Anyway, the student newspaper at Wheaton College once did a Q&A with Noll that is worth reading. Click here to find the full text for that.

But here is the material in that feature linked to this “think piece.”

C: Your banner bookThe Scandal of the Evangelical Mind” has, of course, secured you a place in modern history of evangelicalism in America. Do you think that the definition of evangelicalism is changing or has changed, since you wrote your famous book in 1994?

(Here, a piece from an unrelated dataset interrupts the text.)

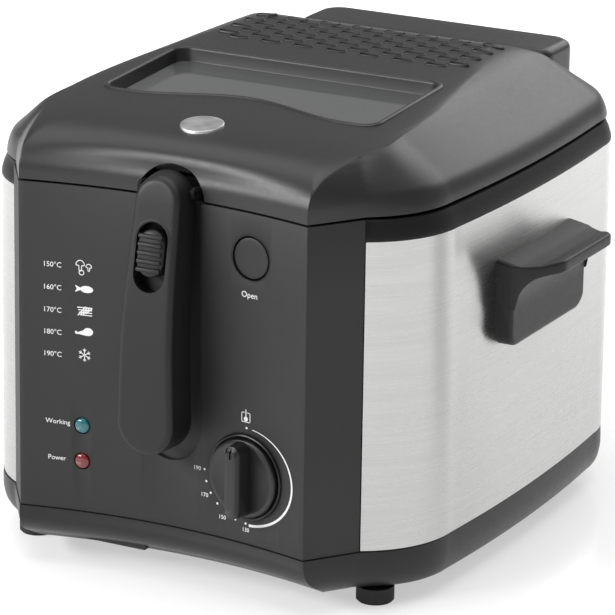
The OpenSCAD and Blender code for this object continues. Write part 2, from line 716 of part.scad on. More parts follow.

M: I think people your age are going to have to answer that question. Because I think the real problem is trying to define evangelical in any simple way. The things that David Bebbington identified, that others have used and I’ve used — cross, Bible, conversion, activity in the world — these all characterize broadly speaking “evangelical” people. I don’t actually think “evangelicalism” exists. There are evangelical institutions, evangelical movements, evangelical people, evangelical emphases. But you say, what’s the institutional or organizational continuity? And there just isn’t any. So does the word mean anything? If when people hear “evangelical” they think of something political first, then the serious meaning of the word is gone.

Wait, there is more.

What, pray tell, does the term “evangelical" have to do with support for one Donald Trump?

M: I think what’s called “evangelical support for Trump” had to do with the pro-life position of the Republican party, it had to do with a lot of antagonism against some of the cultural steps taken by the Obama administration. It certainly had to do with the memory of Bill Clinton’s immorality in the White House, and a lot of white evangelicals were concerned about economics. ... I do think we have increasing numbers of Christian academics who would have a much more sophisticated approach to political life than, “I’m angry at Hillary so I’m voting for Trump.” But I’m worried about the Christian populace at large listening all the time to their media go-to and never being concerned about folks who are trying to see things more broadly.

That’s all for now.

Enjoy the video and think, carefully, about what Noll had to say.